For his third exhibition with Tolarno, Yunupiŋu has taken his practice in a striking new direction, etching directly into stringybark.

“The etched barks in this exhibition are unique,” explains Will Stubbs, long-time coordinator of Buku-Larrnggay Mulka Art Centre at Yirrkala. “Never before has a Yolŋu artist produced engraved barks like this.”

While unique, they are not without precedent.

“Wanapati was the first Yolŋu artist to etch into a larrakitj with a rotary drill,” says Stubbs. “An example of this was included in his first solo exhibition, Ṉilŋṉilŋ – The Spark, at Tolarno in 2023.”

“In this show he unveils another remarkable first,” he says. “The design is carried by the incisions made into the blackened surface alone.”

“This innovation is taking his output in a counterintuitive direction, towards the organic and away from the industrial,” he says.

Optically mesmerising, Yunupiŋu’s mark-making is underpinned by the Gumatj clan’s sacred design of gurtha (‘fire’ in Yolŋu), which is represented as a lattice-like pattern of repeating diamonds.

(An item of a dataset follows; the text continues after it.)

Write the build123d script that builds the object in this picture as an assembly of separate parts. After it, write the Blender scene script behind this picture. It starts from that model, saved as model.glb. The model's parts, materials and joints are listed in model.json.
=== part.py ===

“But not just any fire,” notes Stubbs. “This is a fire of supernatural intensity. So powerful that it transforms the land it touched for all time. Its identity is etched into every atom of Gumatj land it spread to or was carried to.”

“Events like the recent Victorian and South Coast NSW fires help us understand the message carried in this ancient pattern,” he adds. “This design is sacred because it reveals a hidden secret.”

When cut into metal, Yunupiŋu’s designs dazzle and gleam in reflected light, yet etched sgraffito-like into the irregular and gnarled surface of blackened bark, the effect is warmer, softer and more tactile.

Yunupiŋu’s barks are undeniably innovative, yet they also represent a return to the oldest form of this art still in existence, says Stubbs. “This is in keeping with the cyclical view which Yolŋu hold of history and spiritual existence in general.”

“The earliest surviving bark paintings date from around 1850 and were collected near Boort in northern Victoria,” he says. “In fact, they were not technically paintings but etchings made into the surface of a piece of bark from a Eucalyptus tree, which had been blackened by smoke from a fire.”

Wanapati Yunupiŋu lives in the remote Gumatj homeland of Biranybirany, Northeast Arnhem Land in the Northern Territory, a coastal community three hours by road from Yirrkala.

He is the son of deceased artist and spiritual leader Miniyawany Yunupiŋu from whom he inherited rich ceremonial instruction.

Works by Wanapati Yunupiŋu were included in the Art Gallery of NSW’s recent landmark exhibition, Yolŋu power: the art of Yirrkala, which ran from 21 June to 6 October 2025.